My experience was truly life-changing

Ly Leangheng has had a difficult childhood. Abandoned by her parents shortly after they divorced when she was six, she went to live with her grandparents. While her grandparents took good care of her, they were poor and lived in a remote rural village. Leangheng awoke at 4am each morning to help her grandmother make cakes to sell before she went to school.

When her grandmother passed away from cervical cancer, things became even harder for Leangheng. She had made a promise to her grandmother to finish grade 12, but now, in grade 7, she was struggling to focus on her studies. Often without enough food, and with her brother and elderly grandfather reliant on her, Leangheng sold mangos and chillies at school to try to raise some money. Finding any money for school materials, uniforms, extra class fees, food, and health care became increasingly challenging.

Fortunately, Leangheng heard about Child’s Dream, a charitable, not-for-profit association supporting children and young adults related to health, education, leadership, sustainability, peace and justice. Leangheng applied to Child’s Dream for the opportunity of a high school scholarship – and to her delight, she was accepted.
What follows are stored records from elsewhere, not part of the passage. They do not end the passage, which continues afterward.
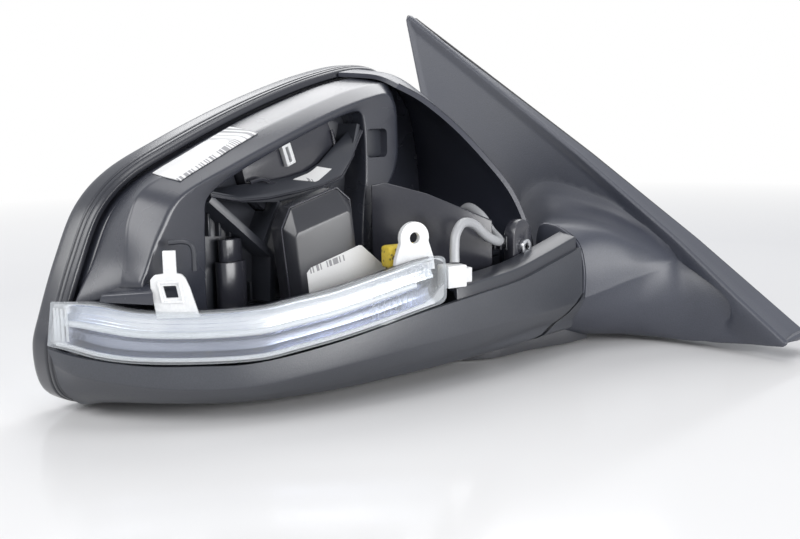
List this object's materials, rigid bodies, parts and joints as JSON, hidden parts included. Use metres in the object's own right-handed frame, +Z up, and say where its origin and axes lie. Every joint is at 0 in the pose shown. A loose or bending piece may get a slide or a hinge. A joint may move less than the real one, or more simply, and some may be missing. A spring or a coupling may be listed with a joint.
{
  "type": "car door mirror",
  "caption": "Power-folding door mirror for a car, shown without its painted cap: housing, side repeater lamp, glass adjuster, fold drive and door foot.",
  "frame": {"origin": "middle of the foot's stop pad on the door face, on the plane of the three door fasteners", "axes": "+X into the door (inboard), +Y rearward on the car, +Z up"},
  "size_m": [0.2905, 0.2351, 0.1644],
  "materials": {
    "casting": "die-cast, as cast",
    "grained": "fine-grained black moulding",
    "satin_black": "satin moulding",
    "frame_plastic": "glass-filled moulding",
    "seal": "soft seal",
    "steel": "plated steel",
    "natural_plastic": "natural low-friction plastic",
    "gloss_clear": "clear lamp lens",
    "reflector": "vacuum-metallised",
    "circuit": "circuit board",
    "led": "light-emitting diode body",
    "cable_black": "cable sheath",
    "cable_grey": "cable sheath",
    "tape": "woven tape",
    "label": "paper label",
    "motor_can": "plated can",
    "bronze": "machined worm",
    "white_plastic": "white moulding",
    "heater": "printed film",
    "mirror": "silvered glass"
  },
  "bodies": {
    "foot": {"foot_base": "casting", "sail_cover": "grained", "arm_cover": "grained", "door_gasket": "seal", "cable_grommet": "seal", "pivot_tube": "steel", "detent_ring": "steel", "fold_gear": "natural_plastic", "fold_spring": "steel", "spring_retainer": "steel", "snap_ring": "steel", "cover_screws": "steel", "foot_harness": "cable_black"},
    "head": {"head_frame": "frame_plastic", "inner_panel": "frame_plastic", "bezel_ring": "satin_black", "carrier_shell": "satin_black", "inboard_shell": "grained", "lower_housing": "grained", "pivot_bracket": "frame_plastic", "frame_screws": "steel", "thrust_ring": "natural_plastic", "drive_case": "frame_plastic", "drive_cover": "frame_plastic", "fold_motor": "motor_can", "lamp_housing": "frame_plastic", "lamp_board": "circuit", "lamp_leds": "led", "lamp_reflector": "reflector", "lamp_lens": "gloss_clear", "lamp_plug": "frame_plastic", "lead_loop": "cable_grey", "lead_tape": "tape", "module_case": "frame_plastic", "module_lid": "frame_plastic", "module_board": "circuit", "module_label": "label", "carrier_label": "label", "frame_label": "label", "adjuster_case": "frame_plastic", "adjuster_cover": "frame_plastic", "adjuster_plug": "white_plastic", "adjuster_motors": "motor_can"},
    "worm": {"fold_worm": "bronze"},
    "gimbal": {"gimbal_ring": "frame_plastic"},
    "glass": {"glass_holder": "frame_plastic", "heater_pad": "heater", "heater_terminals": "steel", "mirror_glass": "mirror"},
    "pan_rod_body": {"pan_rod": "natural_plastic"},
    "tilt_rod_body": {"tilt_rod": "natural_plastic"},
    "pan_nut_body": {"pan_nut": "natural_plastic"},
    "tilt_nut_body": {"tilt_nut": "natural_plastic"}
  },
  "joints": [
    {"name": "fold", "type": "hinge", "parent": "foot", "child": "head", "pos_m": [-0.092, -0.014, -0.02], "axis": [0, 0, 1], "range_deg": [-60, 0]},
    {"name": "worm_turn", "type": "hinge", "parent": "head", "child": "worm", "pos_m": [-0.092, 0.005, -0.0105], "axis": [1, 0, 0], "range_deg": [-1445, 1445]},
    {"name": "pan", "type": "hinge", "parent": "head", "child": "gimbal", "pos_m": [-0.174, 0.036, 0.018], "axis": [0, 0, 1], "range_deg": [-7, 7]},
    {"name": "tilt", "type": "hinge", "parent": "gimbal", "child": "glass", "pos_m": [-0.174, 0.036, 0.018], "axis": [1, 0, 0], "range_deg": [-7, 7]},
    {"name": "pan_push", "type": "slide", "parent": "head", "child": "pan_rod_body", "axis": [0, 1, 0], "range_m": [-0.003, 0.003]},
    {"name": "tilt_push", "type": "slide", "parent": "head", "child": "tilt_rod_body", "axis": [0, 1, 0], "range_m": [-0.003, 0.003]},
    {"name": "pan_nut_turn", "type": "hinge", "parent": "head", "child": "pan_nut_body", "pos_m": [-0.194, 0.02, 0.018], "axis": [0, 1, 0], "range_deg": [-330, 330]},
    {"name": "tilt_nut_turn", "type": "hinge", "parent": "head", "child": "tilt_nut_body", "pos_m": [-0.174, 0.02, 0.038], "axis": [0, 1, 0], "range_deg": [-330, 330]}
  ],
  "couplings": [
    {"joint": "worm_turn", "follows": "fold", "ratio": -24},
    {"joint": "pan_push", "follows": "pan", "m_per_rad": -0.02},
    {"joint": "tilt_push", "follows": "tilt", "m_per_rad": -0.02},
    {"joint": "pan_nut_turn", "follows": "pan", "ratio": 41.888},
    {"joint": "tilt_nut_turn", "follows": "tilt", "ratio": 41.888}
  ]
}
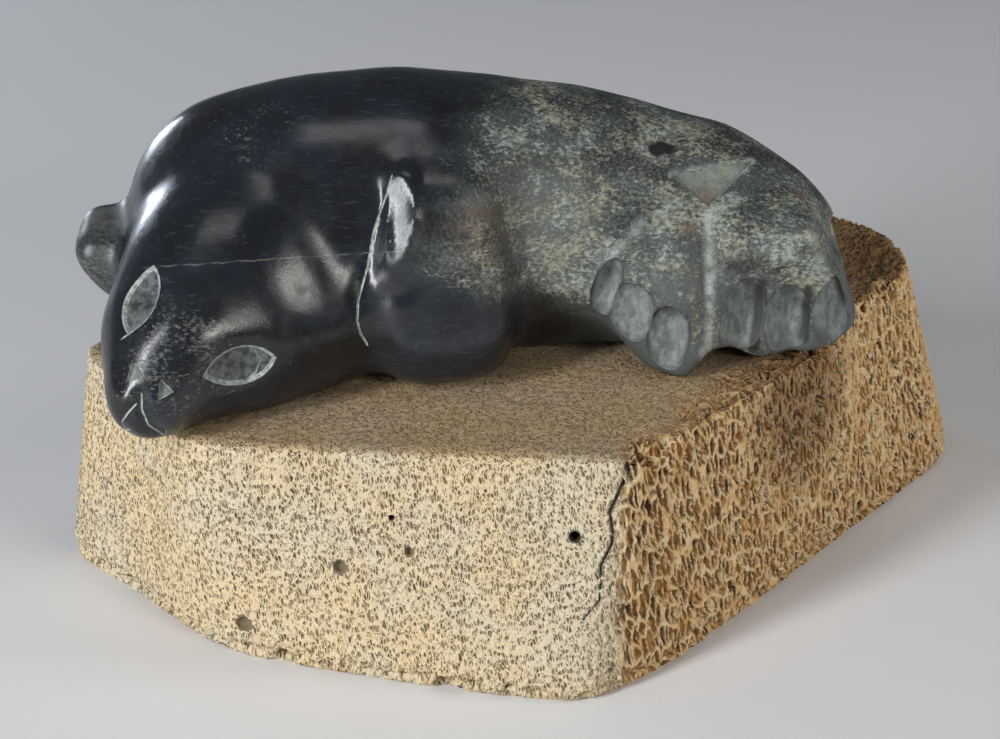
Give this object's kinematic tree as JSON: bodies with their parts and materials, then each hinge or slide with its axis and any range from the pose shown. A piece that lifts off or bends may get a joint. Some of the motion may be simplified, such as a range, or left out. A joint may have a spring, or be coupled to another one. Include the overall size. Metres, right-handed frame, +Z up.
{
  "type": "soapstone seal carving",
  "caption": "Dark soapstone carving of a seal curled on its side line, nose and hind flippers forward, resting on a weathered whalebone block.",
  "frame": {"origin": "middle of the whole object's footprint, at the foot of the whalebone block", "axes": "+Z up, +X along the block's long way towards the seal's rump, +Y away from the seal's face"},
  "size_m": [0.2404, 0.176, 0.1292],
  "materials": {
    "soapstone": "polished dark stone, greyer and matte at the hind flippers",
    "whalebone": "dry, porous, weathered bone"
  },
  "bodies": {
    "root": {"soapstone_seal": "soapstone", "whalebone_block": "whalebone"}
  },
  "joints": []
}
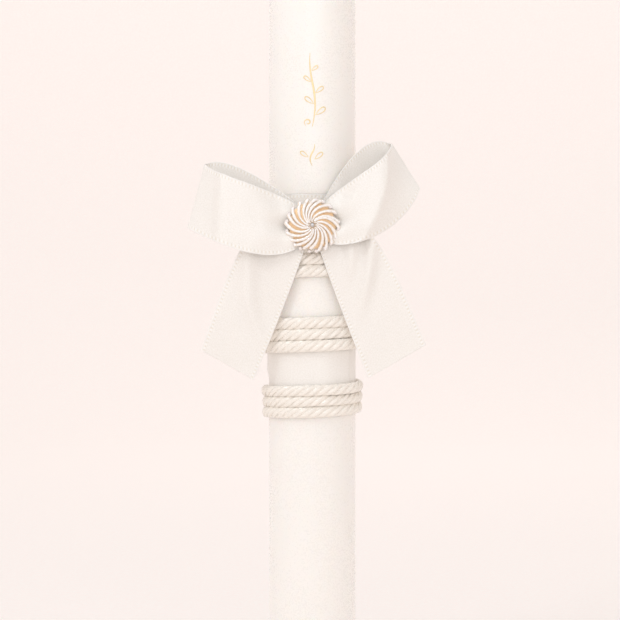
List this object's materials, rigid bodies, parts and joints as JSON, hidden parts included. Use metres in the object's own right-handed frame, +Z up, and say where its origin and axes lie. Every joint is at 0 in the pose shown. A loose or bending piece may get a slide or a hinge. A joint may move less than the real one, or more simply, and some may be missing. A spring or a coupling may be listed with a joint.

“Knowledge is treasure, I can’t drop out of school,” she says. “I have made a promise to my grandmother. If I didn’t get support from Child’s Dream, I might not have been able to continue high school. The scholarship really changes my life for a better future.”

Child’s Dream was co-founded in 2003 by Daniel Siegfried and Marc Jenni (whose story you can). Its geographic scope includes Myanmar, Lao PDR, Cambodia, and Thailand. In Cambodia, Child’s Dream has built schools and boarding houses, provided scholarships to high school students and university students, run school health initiatives, provided water systems and playgrounds, and supported vocational training centres.

Re&Act – the independent charity that manages the donations raised from the Children’s Walk – established an agreement with Child’s Dream in 2020 to provide quality schooling at primary, secondary and high school level and to ensure a safe and secure learning environment in remote communities in Northern and north-western Cambodia.

By 2025, through the support of Re&Act, Child's Dream aims to build 35 weather-resistant high-quality schools (benefitting 6,000 students), establish 10 state-of-the-art computer labs (benefitting 4,000 students), and provide 350 students with scholarships.

Students like Leangheng, who is now 17 and progressing well in her studies.

“I would like to thank all the donors who support my education,” she says. “I am strongly committed to finish high school and continue looking for higher education opportunities.”

Leangheng benefitted from a scholarship from Child’s Dream, one of the many children’s initiatives in developing countries that Roche supports through Re&Act – the independent charity that manages the donations raised from the Children’s Walk.